Once you have obtained your data, you calculate the probability of obtaining this particular data, assuming that the null hypothesis is true. If the probability is too low (5% and 1% being typical thresholds), you reject your null hypothesis and, in turn, accept your original hypothesis.

However, there are subtle ways of how your choice of original hypothesis can influence your calculation for the probability of your null hypothesis. Notably, when searching for periodicities in impact crater data, you need to take properly into account whether the particular periodicity (say, 13 million years vs. 50 million years) you decide to test against is something you have derived from your data or posited independently of what you have observed. Ignoring this difference can skew your analysis, introducing a bias against the null hypothesis.

Also, in the case of impact craters, there appears to be an underlying trend: an increase in impact rate over the past 250 million years. In the presence of such a trend, the usual null hypothesis assuming constant impact probability is not a valid comparison.

Bayesian inference is an alternative approach to testing a hypothesis that proceeds as follows.
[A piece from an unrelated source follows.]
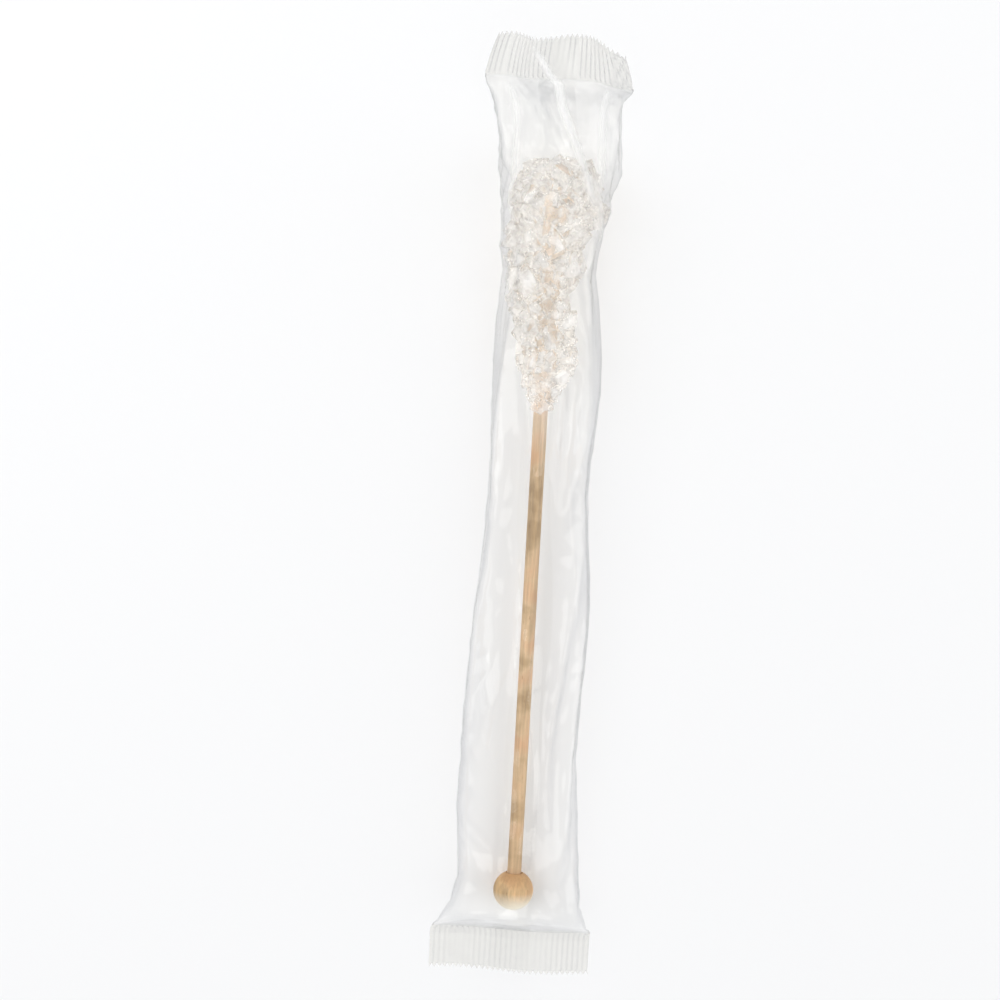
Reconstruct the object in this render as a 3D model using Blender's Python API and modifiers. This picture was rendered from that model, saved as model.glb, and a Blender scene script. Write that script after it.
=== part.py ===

To start with, you need different alternative hypotheses. In this case, Bailer-Jones chose constant impact probability; simple periodic (sinusoidal) variations of the impact rate; the case where such periodic variations govern only part of the impact probability; an underlying trend; an underlying trend plus periodic variations.

Before looking at your data, you assume that you cannot decide which of the hypotheses is more probable: you assign an equal prior probability to all of them. Bayesian inference allows you to use your data – in this case the approximate dates or date ranges for different impact craters – to adjust the probabilities. In particular, it tells you how likely each hypothesis is, given the data you have measured. By comparing these probabilities, you can decide which of your initial hypotheses is the most likely, and how much more likely than the runners-up it is.

Bayesian inference is not a cure-all for statistical problems. It has some subtleties of its own, notably concerning the proper choice of prior probabilities. For this particular task, that is, the analysis of time series data with different uncertainties (and, in some cases, upper age limits for a crater only), it is a highly suitable tool that allows well-founded statements about the different hypotheses under discussion. Periodic variation in the cratering rate is strongly disfavoured in all data sets, and there is no evidence for a periodicity added to an underlying general trend. This result is found to be quite robust to the specific assumptions about the priors.